═════ Data block

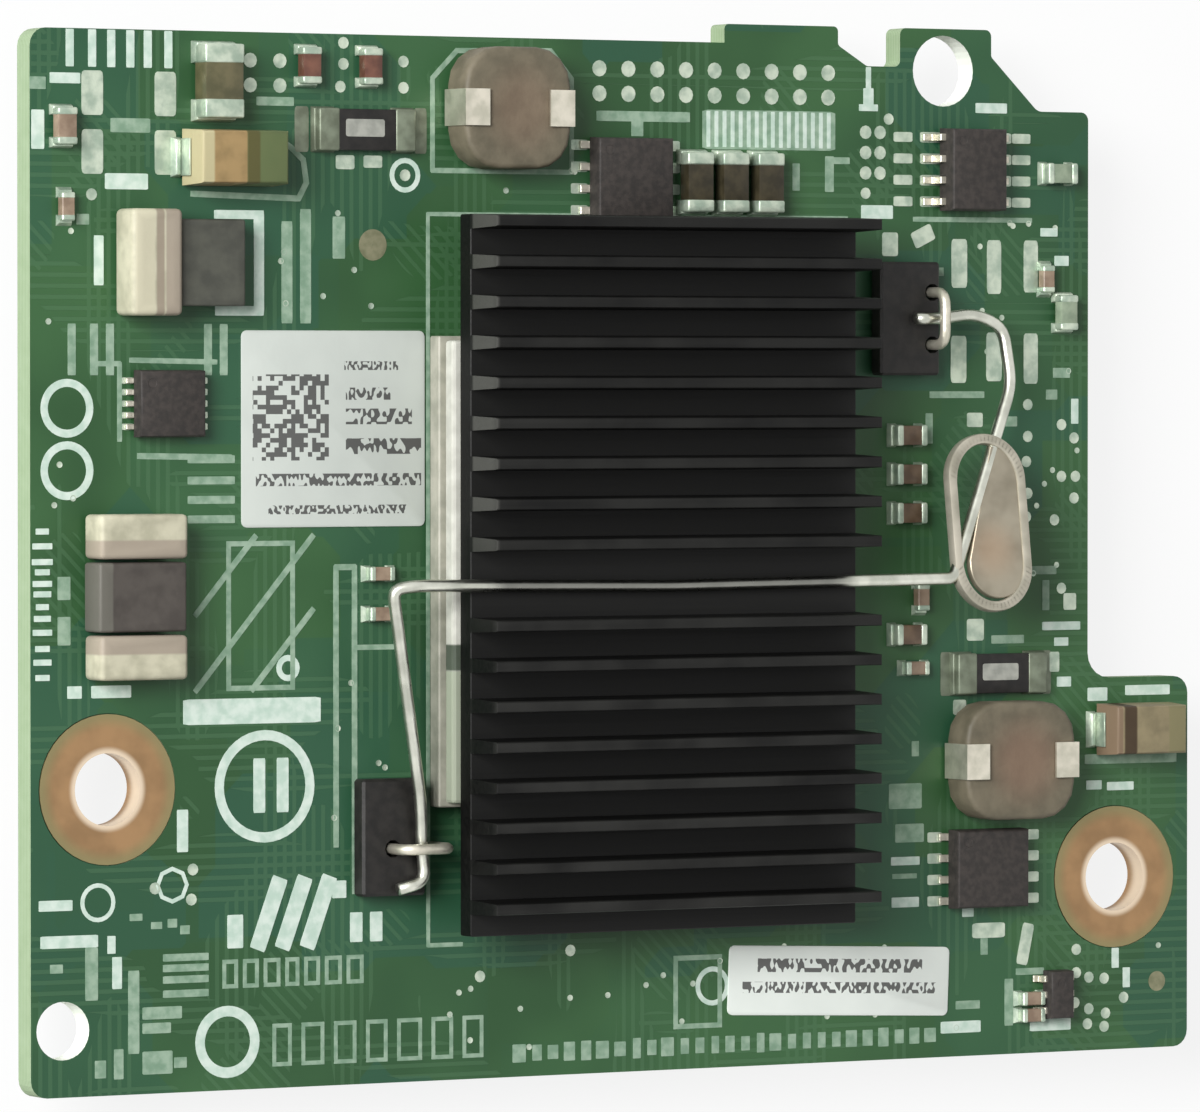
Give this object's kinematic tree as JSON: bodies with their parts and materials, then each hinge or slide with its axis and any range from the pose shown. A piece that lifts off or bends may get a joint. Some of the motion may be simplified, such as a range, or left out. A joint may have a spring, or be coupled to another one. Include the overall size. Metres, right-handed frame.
{
  "type": "ethernet adapter card",
  "caption": "Flat server mezzanine board with a finned heatsink held by a wire spring clip, plated mounting holes, chips, inductors, capacitors and a plug underneath.",
  "frame": {"origin": "under the middle of the card, at the level of the plug's mating face", "axes": "+X along the board's long side, +Y towards the edge that has the plug underneath, +Z out of the component side"},
  "size_m": [0.0778, 0.0612, 0.0132],
  "materials": {
    "board": "green solder mask over glass laminate, satin",
    "copper": "bare plated copper, slightly tarnished",
    "plug_black": "moulded black plastic",
    "substrate": "laminate",
    "lid_grey": "satin metal lid",
    "pad_grey": "soft matt pad",
    "black_anodised": "black anodised",
    "steel_wire": "plated spring wire",
    "tan": "moulded",
    "amber": "moulded",
    "black_plastic": "matt black",
    "tin": "tinned metal",
    "ferrite": "unglazed brown ferrite",
    "chip_black": "moulded epoxy",
    "ceramic": "brown ceramic",
    "ceramic_red": "red-brown ceramic",
    "beige": "pale ceramic",
    "grey_body": "dark grey body"
  },
  "bodies": {
    "root": {"circuit_board": "board", "hole_ring_left": "copper", "hole_ring_right": "copper", "plug": "plug_black", "chip_substrate": "substrate", "chip_lid": "lid_grey", "thermal_pad": "pad_grey", "heatsink": "black_anodised", "spring_clip": "steel_wire", "clip_finger_grip": "tan", "anchor_foot_left": "black_plastic", "anchor_foot_right": "black_plastic", "anchor_staple_left": "tin", "anchor_staple_right": "tin", "inductor_top_core": "ferrite", "inductor_top_clip_left": "tin", "inductor_top_clip_right": "tin", "inductor_bottom_core": "ferrite", "inductor_bottom_clip_left": "tin", "inductor_bottom_clip_right": "tin", "power_chip_top": "chip_black", "power_chip_bottom": "chip_black", "flash_chip": "chip_black", "logic_chip_left": "chip_black", "logic_chip_bottom": "chip_black", "shunt_top": "black_plastic", "shunt_bottom": "black_plastic", "tantalum_left": "amber", "tantalum_right": "tan", "ceramic_top_a": "ceramic", "ceramic_top_b": "ceramic", "ceramic_top_c": "ceramic", "ceramic_left": "ceramic", "chip_cap_top_a": "ceramic_red", "chip_cap_top_b": "ceramic_red", "chip_cap_left": "ceramic", "chip_cap_side_a": "ceramic", "chip_cap_side_b": "ceramic", "chip_cap_side_c": "ceramic", "chip_cap_side_d": "ceramic", "chip_cap_corner": "ceramic", "chip_cap_edge": "ceramic", "filter_body": "grey_body", "filter_cap_upper": "beige", "filter_cap_lower": "beige", "choke_cap": "beige", "choke_body": "grey_body"}
  },
  "joints": []
}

══════════

** Exercise directions **
Output the complete data exactly as written.

** The solution **
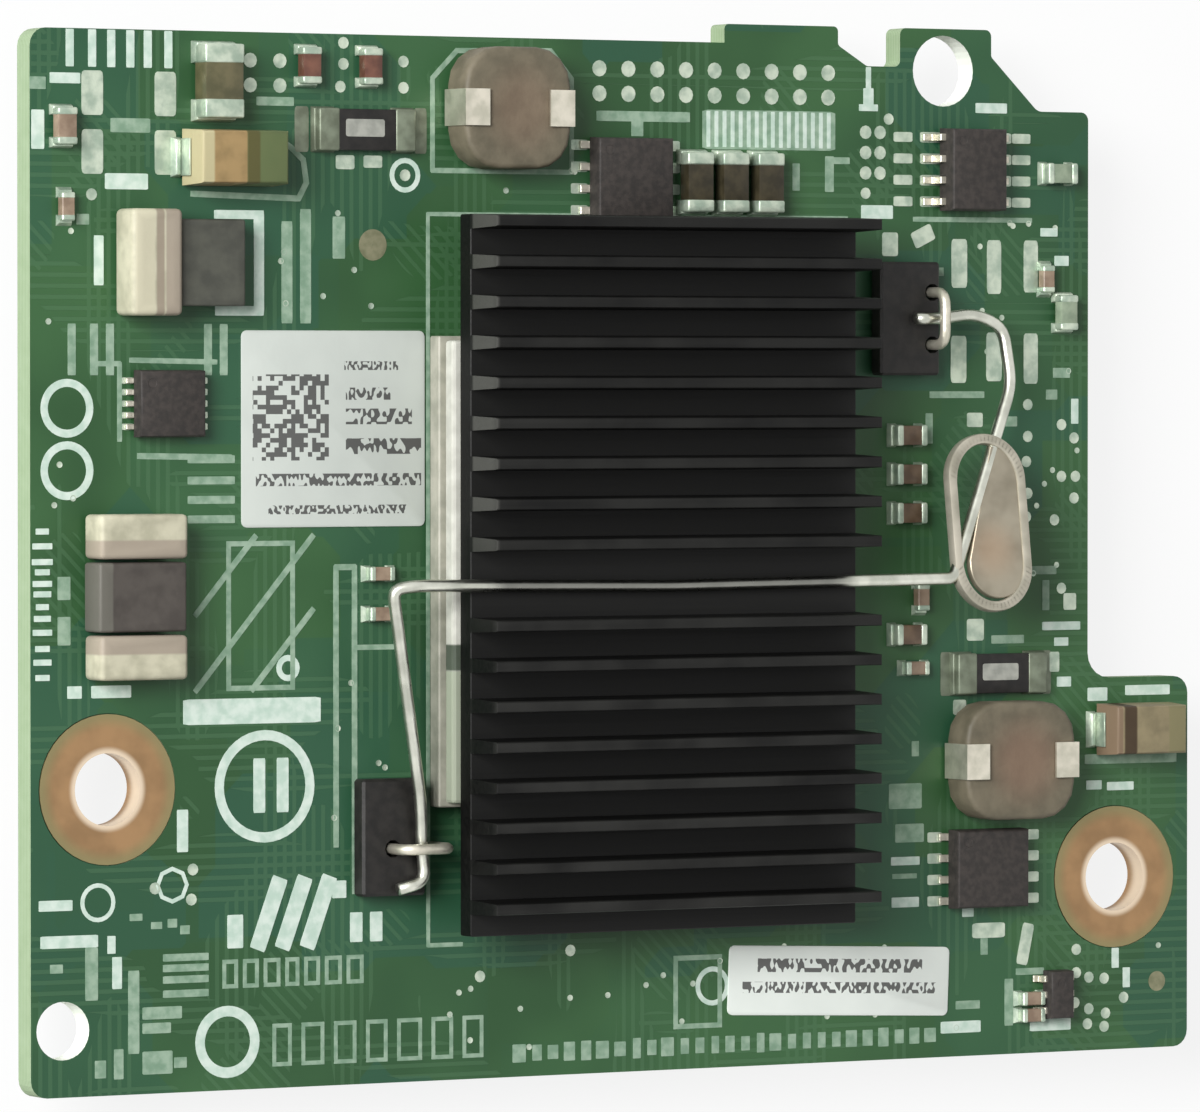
Give this object's kinematic tree as JSON: bodies with their parts and materials, then each hinge or slide with its axis and any range from the pose shown. A piece that lifts off or bends may get a joint. Some of the motion may be simplified, such as a range, or left out. A joint may have a spring, or be coupled to another one. Include the overall size. Metres, right-handed frame.
{
  "type": "ethernet adapter card",
  "caption": "Flat server mezzanine board with a finned heatsink held by a wire spring clip, plated mounting holes, chips, inductors, capacitors and a plug underneath.",
  "frame": {"origin": "under the middle of the card, at the level of the plug's mating face", "axes": "+X along the board's long side, +Y towards the edge that has the plug underneath, +Z out of the component side"},
  "size_m": [0.0778, 0.0612, 0.0132],
  "materials": {
    "board": "green solder mask over glass laminate, satin",
    "copper": "bare plated copper, slightly tarnished",
    "plug_black": "moulded black plastic",
    "substrate": "laminate",
    "lid_grey": "satin metal lid",
    "pad_grey": "soft matt pad",
    "black_anodised": "black anodised",
    "steel_wire": "plated spring wire",
    "tan": "moulded",
    "amber": "moulded",
    "black_plastic": "matt black",
    "tin": "tinned metal",
    "ferrite": "unglazed brown ferrite",
    "chip_black": "moulded epoxy",
    "ceramic": "brown ceramic",
    "ceramic_red": "red-brown ceramic",
    "beige": "pale ceramic",
    "grey_body": "dark grey body"
  },
  "bodies": {
    "root": {"circuit_board": "board", "hole_ring_left": "copper", "hole_ring_right": "copper", "plug": "plug_black", "chip_substrate": "substrate", "chip_lid": "lid_grey", "thermal_pad": "pad_grey", "heatsink": "black_anodised", "spring_clip": "steel_wire", "clip_finger_grip": "tan", "anchor_foot_left": "black_plastic", "anchor_foot_right": "black_plastic", "anchor_staple_left": "tin", "anchor_staple_right": "tin", "inductor_top_core": "ferrite", "inductor_top_clip_left": "tin", "inductor_top_clip_right": "tin", "inductor_bottom_core": "ferrite", "inductor_bottom_clip_left": "tin", "inductor_bottom_clip_right": "tin", "power_chip_top": "chip_black", "power_chip_bottom": "chip_black", "flash_chip": "chip_black", "logic_chip_left": "chip_black", "logic_chip_bottom": "chip_black", "shunt_top": "black_plastic", "shunt_bottom": "black_plastic", "tantalum_left": "amber", "tantalum_right": "tan", "ceramic_top_a": "ceramic", "ceramic_top_b": "ceramic", "ceramic_top_c": "ceramic", "ceramic_left": "ceramic", "chip_cap_top_a": "ceramic_red", "chip_cap_top_b": "ceramic_red", "chip_cap_left": "ceramic", "chip_cap_side_a": "ceramic", "chip_cap_side_b": "ceramic", "chip_cap_side_c": "ceramic", "chip_cap_side_d": "ceramic", "chip_cap_corner": "ceramic", "chip_cap_edge": "ceramic", "filter_body": "grey_body", "filter_cap_upper": "beige", "filter_cap_lower": "beige", "choke_cap": "beige", "choke_body": "grey_body"}
  },
  "joints": []
}